When asked about the frxETH peg health due to lower liquidity in the Curve pool Kazemian wrote:
The ETH that was used as protocol controlled liquidity is simply sitting idle for the next 2-3 days until we are sure everything is fine. That ETH can be used to defend the peg before a single valdiator is ejected. If necessary validators will be ejected to defend the peg but that is far, far from necessary. There's no losses or anything across any of the balance sheet for FRAX or frxETH so today's events do not economically affect the pegs of frxETH or FRAX.
Later in the day after all attacks had taken place he wrote:
Just to update on this, we've also removed AMO liquidity owned by the protocol in FRAX3CRV, FRAXUSDC, and FRAXUSDP out of an abundance of caution. We will add it again in the next 48 hours after we've done our own independent analysis of the Curve pools and are confident everything is completely safe. For now, there's more Uni v3 FRAXUSDC liquidity in the meantime. We want to reiterate again, there have been no losses or issues with FRAX or frxETH at this time. There have been no losses of collateral or balance sheet assets. We simply took extra caution to secure protocol owned liquidity/collateral. No other places such as Fraxlend or Fraxswap currently have any losses or issues at this time. We'll watch the CRV Fraxlend pair but as of now there is no bad debt nor is there any effect on that for the FRAX peg. We're watching everything around the clock so if anything changes we'll let everyone know. So far, no losses and no issues at least as of this writing.
Sam mentioned Fraxlend because one of the targets of the hack yesterday was the Curve CRV/ETH LP, which was completely drained for $25m over 3 transactions. This liquidity pool was the primary host for CRV liquidity. Michael, the founder of Curve, owns an incredible amount of CRV and has used it to take loans from several lending protocols, to include Aave and Fraxlend.
Now that the largest on-chain liquidity pool is fully drained, if Michael were to be liquidated, it is unlikely that his position could be sold without severe slippage. In this event, FRAX lenders might not recover their full deposit amount. In the case of a shortfall Fraxlend dynamically restructures the debt across all lenders. The shortfall percentage is equally applied to all lenders at the time of liquidation and applied to the virtual price of fFRAX.
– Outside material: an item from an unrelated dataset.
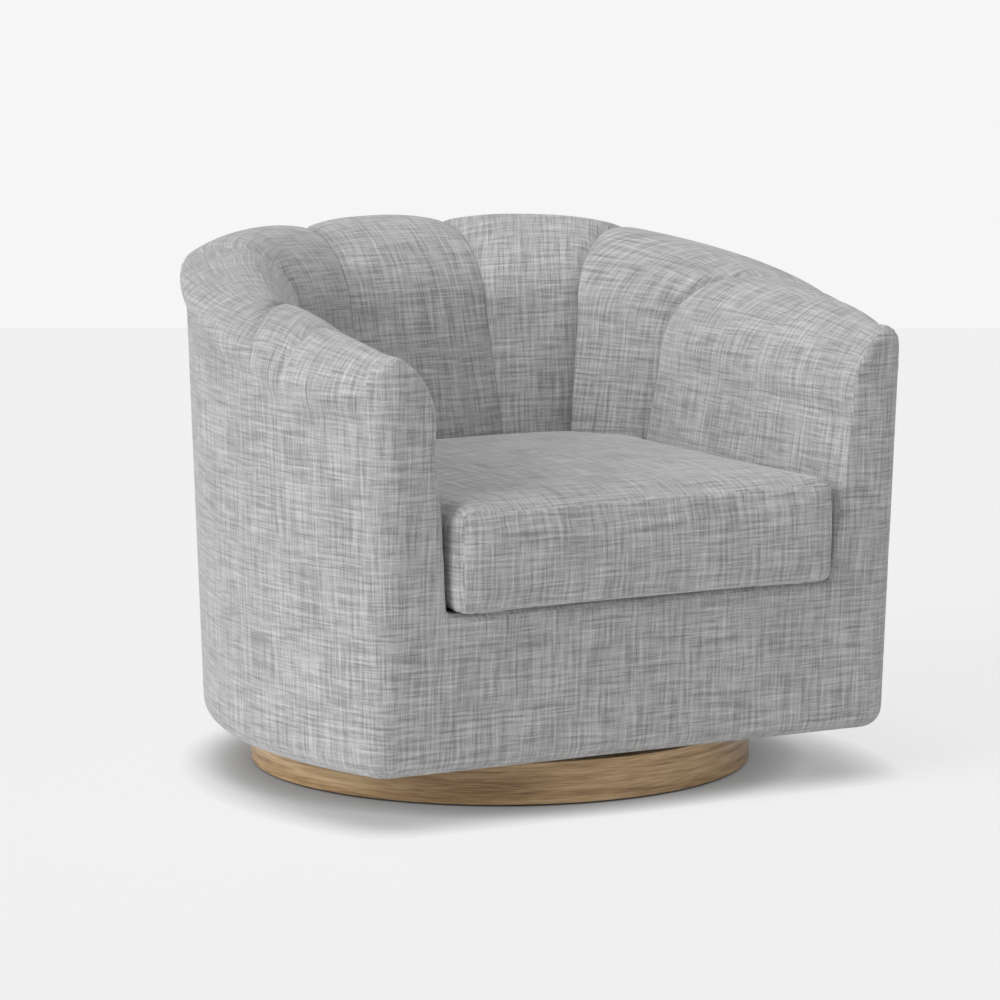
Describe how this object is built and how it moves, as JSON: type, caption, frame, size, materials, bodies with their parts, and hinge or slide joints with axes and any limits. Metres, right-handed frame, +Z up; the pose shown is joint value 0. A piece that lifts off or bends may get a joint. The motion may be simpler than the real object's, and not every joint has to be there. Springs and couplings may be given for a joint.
{
  "type": "swivel barrel chair",
  "caption": "Low barrel armchair that swivels: a channel-padded tub back running down into the arms, a loose box cushion, and a round wood plinth.",
  "frame": {"origin": "on the floor under the swivel axis, in the middle of the plinth", "axes": "the sitter faces -Y, +X is the right side seen from in front, +Z is up"},
  "size_m": [0.8971, 0.8111, 0.6897],
  "materials": {
    "upholstery": "woven, heather grey",
    "wood_veneer": "weathered brown veneer, satin",
    "plywood": "bare plywood",
    "softwood": "planed softwood",
    "fibreboard": "thin pressed board",
    "steel": "zinc plated",
    "spring_steel": "blackened wire",
    "cage_plastic": "moulded nylon",
    "glide_felt": "pressed felt",
    "black_cloth": "non-woven dust cloth",
    "deck_cloth": "padded deck cloth"
  },
  "bodies": {
    "base": {"plinth_veneer": "wood_veneer", "plinth_ring": "plywood", "plinth_top_board": "plywood", "plinth_glue_blocks": "softwood", "floor_glides": "glide_felt", "glide_nails": "steel", "swivel_lower_plate": "steel", "lower_plate_screws": "steel", "pivot_bolt": "steel", "pivot_washer": "steel", "pivot_nut": "steel"},
    "cage": {"ball_cage": "cage_plastic", "bearing_balls": "steel"},
    "seat": {"arm_board_left": "plywood", "arm_board_right": "plywood", "arm_posts": "softwood", "arm_rail_left": "softwood", "arm_rail_right": "softwood", "back_posts": "softwood", "back_rail": "softwood", "base_board": "plywood", "channel_1": "upholstery", "channel_2": "upholstery", "channel_3": "upholstery", "channel_4": "upholstery", "channel_5": "upholstery", "channel_6": "upholstery", "channel_7": "upholstery", "channel_8": "upholstery", "channel_9": "upholstery", "corner_blocks": "softwood", "deck_pad": "deck_cloth", "dust_cover": "black_cloth", "front_border": "upholstery", "front_rail": "softwood", "inner_board": "fibreboard", "outer_backing_board": "fibreboard", "outside_cover": "upholstery", "rear_rail_left": "softwood", "rear_rail_right": "softwood", "seat_springs": "spring_steel", "side_rail_left": "softwood", "side_rail_right": "softwood", "spring_clips": "steel", "swivel_upper_plate": "steel", "tee_nuts": "steel", "top_rail": "softwood", "upper_plate_bolts": "steel"},
    "cushion": {"seat_cushion": "upholstery"}
  },
  "joints": [
    {"name": "swivel", "type": "hinge", "parent": "base", "child": "seat", "pos_m": [0, 0, 0.06], "axis": [0, 0, 1], "continuous": true},
    {"name": "cage_spin", "type": "hinge", "parent": "base", "child": "cage", "pos_m": [0, 0, 0.06], "axis": [0, 0, 1], "continuous": true},
    {"name": "cushion_lift", "type": "slide", "parent": "seat", "child": "cushion", "axis": [0, 0, 1], "range_m": [0, 0.35]}
  ],
  "couplings": [
    {"joint": "cage_spin", "follows": "swivel", "ratio": 0.5}
  ]
}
Unlike Aave or Compound, Frax’s dynamic debt restructuring keeps the contract from being “bricked” as lenders rush to remove available liquidity as fast as they can. It’s a race to exits for lenders post-liquidation as whomever is last is stuck with “bad debt” and cannot withdraw any amount of assets from the pool.
Michael’s position on Fraxlend is especially precarious for two reasons.
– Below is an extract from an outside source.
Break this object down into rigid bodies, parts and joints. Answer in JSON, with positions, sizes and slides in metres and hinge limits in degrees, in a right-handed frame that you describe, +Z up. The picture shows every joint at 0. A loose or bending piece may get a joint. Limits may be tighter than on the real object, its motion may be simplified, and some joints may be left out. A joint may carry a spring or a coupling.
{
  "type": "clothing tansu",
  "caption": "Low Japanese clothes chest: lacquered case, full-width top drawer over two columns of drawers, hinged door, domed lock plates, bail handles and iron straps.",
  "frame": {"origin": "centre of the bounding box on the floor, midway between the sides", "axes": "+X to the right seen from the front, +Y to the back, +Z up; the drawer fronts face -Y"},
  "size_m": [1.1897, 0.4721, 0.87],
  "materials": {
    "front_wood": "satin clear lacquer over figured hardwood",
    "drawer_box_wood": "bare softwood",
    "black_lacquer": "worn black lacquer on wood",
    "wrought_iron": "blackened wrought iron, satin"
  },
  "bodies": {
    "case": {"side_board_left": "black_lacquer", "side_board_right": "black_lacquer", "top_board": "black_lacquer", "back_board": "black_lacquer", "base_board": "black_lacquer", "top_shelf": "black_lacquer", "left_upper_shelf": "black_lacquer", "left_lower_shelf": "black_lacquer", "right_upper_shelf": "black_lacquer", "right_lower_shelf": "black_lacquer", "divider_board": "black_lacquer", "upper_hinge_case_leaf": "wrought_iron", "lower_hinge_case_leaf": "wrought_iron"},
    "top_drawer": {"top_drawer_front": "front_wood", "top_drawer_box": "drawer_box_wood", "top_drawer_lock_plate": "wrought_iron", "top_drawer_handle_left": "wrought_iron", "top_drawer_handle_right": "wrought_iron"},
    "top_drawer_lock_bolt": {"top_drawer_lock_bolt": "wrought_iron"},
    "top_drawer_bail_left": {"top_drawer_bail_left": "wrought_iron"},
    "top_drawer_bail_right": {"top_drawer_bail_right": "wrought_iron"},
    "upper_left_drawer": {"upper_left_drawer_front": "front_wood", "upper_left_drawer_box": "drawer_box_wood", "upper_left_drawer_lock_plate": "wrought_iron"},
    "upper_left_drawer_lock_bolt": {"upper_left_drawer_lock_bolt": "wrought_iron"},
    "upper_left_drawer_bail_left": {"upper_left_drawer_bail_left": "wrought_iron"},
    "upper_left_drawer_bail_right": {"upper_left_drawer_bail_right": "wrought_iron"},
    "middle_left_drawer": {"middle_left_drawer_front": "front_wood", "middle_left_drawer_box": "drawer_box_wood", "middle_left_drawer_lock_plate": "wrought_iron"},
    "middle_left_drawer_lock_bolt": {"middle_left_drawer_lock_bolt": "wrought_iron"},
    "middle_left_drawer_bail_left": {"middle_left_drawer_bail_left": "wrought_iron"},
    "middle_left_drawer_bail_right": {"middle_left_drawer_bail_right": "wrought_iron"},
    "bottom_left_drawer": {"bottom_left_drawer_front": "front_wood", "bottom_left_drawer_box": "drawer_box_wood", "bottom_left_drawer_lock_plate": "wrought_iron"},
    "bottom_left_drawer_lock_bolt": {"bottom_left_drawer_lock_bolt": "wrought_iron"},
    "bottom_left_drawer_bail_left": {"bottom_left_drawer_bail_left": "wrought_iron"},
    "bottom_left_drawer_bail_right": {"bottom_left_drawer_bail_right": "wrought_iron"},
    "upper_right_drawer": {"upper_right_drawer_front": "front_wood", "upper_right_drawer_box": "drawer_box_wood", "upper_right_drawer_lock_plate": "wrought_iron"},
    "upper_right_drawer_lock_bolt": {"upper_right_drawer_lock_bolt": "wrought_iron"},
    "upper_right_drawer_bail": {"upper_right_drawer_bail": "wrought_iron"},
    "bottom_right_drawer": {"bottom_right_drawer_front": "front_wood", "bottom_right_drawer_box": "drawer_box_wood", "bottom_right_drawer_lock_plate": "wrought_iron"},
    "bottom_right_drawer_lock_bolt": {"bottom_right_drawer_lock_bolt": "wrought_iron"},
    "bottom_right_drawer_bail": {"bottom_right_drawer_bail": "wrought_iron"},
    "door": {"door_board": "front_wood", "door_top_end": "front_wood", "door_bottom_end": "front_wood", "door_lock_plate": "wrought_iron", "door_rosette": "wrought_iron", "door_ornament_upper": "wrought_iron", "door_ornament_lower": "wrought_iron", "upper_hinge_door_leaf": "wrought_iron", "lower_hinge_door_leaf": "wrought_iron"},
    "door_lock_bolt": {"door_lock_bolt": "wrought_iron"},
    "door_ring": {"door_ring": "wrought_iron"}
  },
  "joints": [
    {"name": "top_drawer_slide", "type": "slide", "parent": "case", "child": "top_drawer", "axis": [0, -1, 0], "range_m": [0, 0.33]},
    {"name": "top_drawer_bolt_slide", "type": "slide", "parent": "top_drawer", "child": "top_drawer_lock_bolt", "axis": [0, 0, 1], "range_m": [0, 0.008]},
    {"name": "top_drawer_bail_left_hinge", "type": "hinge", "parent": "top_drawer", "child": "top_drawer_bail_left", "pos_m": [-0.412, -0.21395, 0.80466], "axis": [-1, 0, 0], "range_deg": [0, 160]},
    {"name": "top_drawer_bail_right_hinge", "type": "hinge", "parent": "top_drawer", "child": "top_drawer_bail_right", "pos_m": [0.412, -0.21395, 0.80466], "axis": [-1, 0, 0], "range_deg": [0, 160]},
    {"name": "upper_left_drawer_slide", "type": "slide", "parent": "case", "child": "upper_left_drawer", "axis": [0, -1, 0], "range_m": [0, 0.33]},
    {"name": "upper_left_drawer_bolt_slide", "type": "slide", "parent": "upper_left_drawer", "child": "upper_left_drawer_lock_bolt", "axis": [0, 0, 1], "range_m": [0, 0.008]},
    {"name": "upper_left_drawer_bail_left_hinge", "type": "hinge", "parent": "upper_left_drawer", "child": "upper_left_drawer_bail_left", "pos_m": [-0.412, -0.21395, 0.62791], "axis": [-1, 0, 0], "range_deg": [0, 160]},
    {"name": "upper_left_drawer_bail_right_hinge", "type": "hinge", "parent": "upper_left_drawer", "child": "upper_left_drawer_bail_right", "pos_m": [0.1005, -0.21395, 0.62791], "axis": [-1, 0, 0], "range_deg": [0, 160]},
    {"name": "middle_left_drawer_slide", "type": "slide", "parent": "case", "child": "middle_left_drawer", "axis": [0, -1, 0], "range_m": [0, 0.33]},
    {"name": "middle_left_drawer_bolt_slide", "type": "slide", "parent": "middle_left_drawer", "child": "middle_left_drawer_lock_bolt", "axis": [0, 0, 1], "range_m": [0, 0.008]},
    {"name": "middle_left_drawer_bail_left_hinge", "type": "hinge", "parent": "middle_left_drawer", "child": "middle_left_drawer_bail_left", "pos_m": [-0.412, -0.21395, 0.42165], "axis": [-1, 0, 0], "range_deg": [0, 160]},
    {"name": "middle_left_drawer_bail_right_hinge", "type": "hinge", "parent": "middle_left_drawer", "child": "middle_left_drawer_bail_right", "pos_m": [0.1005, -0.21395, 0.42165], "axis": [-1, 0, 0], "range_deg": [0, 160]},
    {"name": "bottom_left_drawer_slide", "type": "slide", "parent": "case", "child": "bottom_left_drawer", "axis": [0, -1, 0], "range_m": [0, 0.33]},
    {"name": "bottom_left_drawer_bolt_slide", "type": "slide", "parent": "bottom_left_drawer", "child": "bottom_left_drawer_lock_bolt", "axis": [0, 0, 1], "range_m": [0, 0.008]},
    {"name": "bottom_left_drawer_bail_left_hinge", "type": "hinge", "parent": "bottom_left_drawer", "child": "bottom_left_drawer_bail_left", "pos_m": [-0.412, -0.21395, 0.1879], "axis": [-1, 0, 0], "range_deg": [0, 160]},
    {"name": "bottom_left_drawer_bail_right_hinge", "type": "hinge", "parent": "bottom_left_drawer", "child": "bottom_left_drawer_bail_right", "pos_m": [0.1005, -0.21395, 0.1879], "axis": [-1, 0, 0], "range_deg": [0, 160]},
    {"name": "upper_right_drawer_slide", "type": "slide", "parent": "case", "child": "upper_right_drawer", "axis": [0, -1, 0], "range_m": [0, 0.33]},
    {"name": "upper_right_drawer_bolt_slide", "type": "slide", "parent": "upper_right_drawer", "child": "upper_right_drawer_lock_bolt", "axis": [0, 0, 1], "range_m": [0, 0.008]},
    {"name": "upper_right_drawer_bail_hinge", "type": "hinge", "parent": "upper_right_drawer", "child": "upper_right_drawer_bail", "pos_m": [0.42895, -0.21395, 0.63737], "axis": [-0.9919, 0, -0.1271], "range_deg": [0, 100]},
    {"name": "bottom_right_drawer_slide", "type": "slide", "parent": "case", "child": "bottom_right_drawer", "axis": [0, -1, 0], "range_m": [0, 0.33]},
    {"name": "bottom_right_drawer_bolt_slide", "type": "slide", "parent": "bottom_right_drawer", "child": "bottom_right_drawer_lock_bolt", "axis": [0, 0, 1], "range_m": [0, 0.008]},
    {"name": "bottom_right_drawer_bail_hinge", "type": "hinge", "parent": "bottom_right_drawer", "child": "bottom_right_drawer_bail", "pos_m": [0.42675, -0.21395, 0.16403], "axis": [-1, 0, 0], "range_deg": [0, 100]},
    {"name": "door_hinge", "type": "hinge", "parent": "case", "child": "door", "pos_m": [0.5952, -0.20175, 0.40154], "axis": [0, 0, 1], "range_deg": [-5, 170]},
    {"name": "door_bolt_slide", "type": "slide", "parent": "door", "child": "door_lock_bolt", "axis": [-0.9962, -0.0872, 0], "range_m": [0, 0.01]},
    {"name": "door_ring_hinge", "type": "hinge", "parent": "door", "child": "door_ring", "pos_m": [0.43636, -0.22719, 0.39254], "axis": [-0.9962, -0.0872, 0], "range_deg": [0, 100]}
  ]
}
First, all Fraxlend pairs are isolated pools. Depositors collateral cannot be rehypothecated and they cannot use cross-asset margin to bolster their position. Michael must fully pay down his debt to a level lenders find acceptable to fund.
The second problem for Michael is how fast the interest rates on Fraxlend rise based on utilization. Currently the CRV/FRAX Fraxlend pool is 100% utilized. All of the FRAX deposited into the contract has been borrowed by Michael. If Michael fails to pay down his debts, the high utilization ratio with skyrocket Fraxlend APRs, doubling every twelve hours.
Michael has started to pay down his Fraxlend debt and is keeping the interest rates under control at the moment, but it’s unclear how long this can continue, as Michael is starting to be stressed on Aave, where his largest borrowing position is. Overnight, stablecoin borrowing rates on Aave rose to 25%+. Unlike Fraxlend, where the borrowing pool is isolated, bad debt on Aave is socialized across the protocol. If Michael’s position is liquidated, resulting in bad debt, the DAO will sell AAVE on the open market to close the debt gap.
Frax doesn’t guarantee any of the shortfall with FXS or protocol funds. This has minimized FRAX risk to Michael’s CRV position almost non-existent. Kazemian stated in the Telegram chat that AMO exposure, or unbacked FRAX seeded into the lending pool, is only $100,000.
Chainlink to save the day
One saving grace for Michael has been the Chainlink oracles that almost all lending markets rely on. When the exploiter stole the 40m CRV, on-chain prices collapsed to near zero. However, Chainlink uses a variety of sources, centralized and decentralized, for its data feeds. Exchange prices for CRV have remained steady at $.63 since the exploit, preventing Michael’s position from being liquidated.
As of writing this, Michael’s liquidation price is $.40. He has deposited 59m CRV and borrowed 17.84m FRAX. His interest rate to borrow FRAX currently is 49%. The maximum interest rate for the lending pair is 10,000%. If utilization stays at this rate, the maximum APR will be reached in 3.5 days.
This Vyper exploit presents a stark reminder of how vulnerable the “blockchain stack” can be. This type of vulnerability was not easy to find and likely took months of carefully combing through code, showing the lengths hackers will go in a bear market to discover weaknesses. Language diversity is important for any system and we as a community must make sure that we prevent a monoculture coming about which would make the stack even more fragile. As the ramifications of this exploit play out in the coming months, thorough audits and time are necessary to build resiliency once again. This is not the first time DeFi has faced adversity and surely will not be the last, it’s all a matter of how DeFi bands together to grow stronger from here.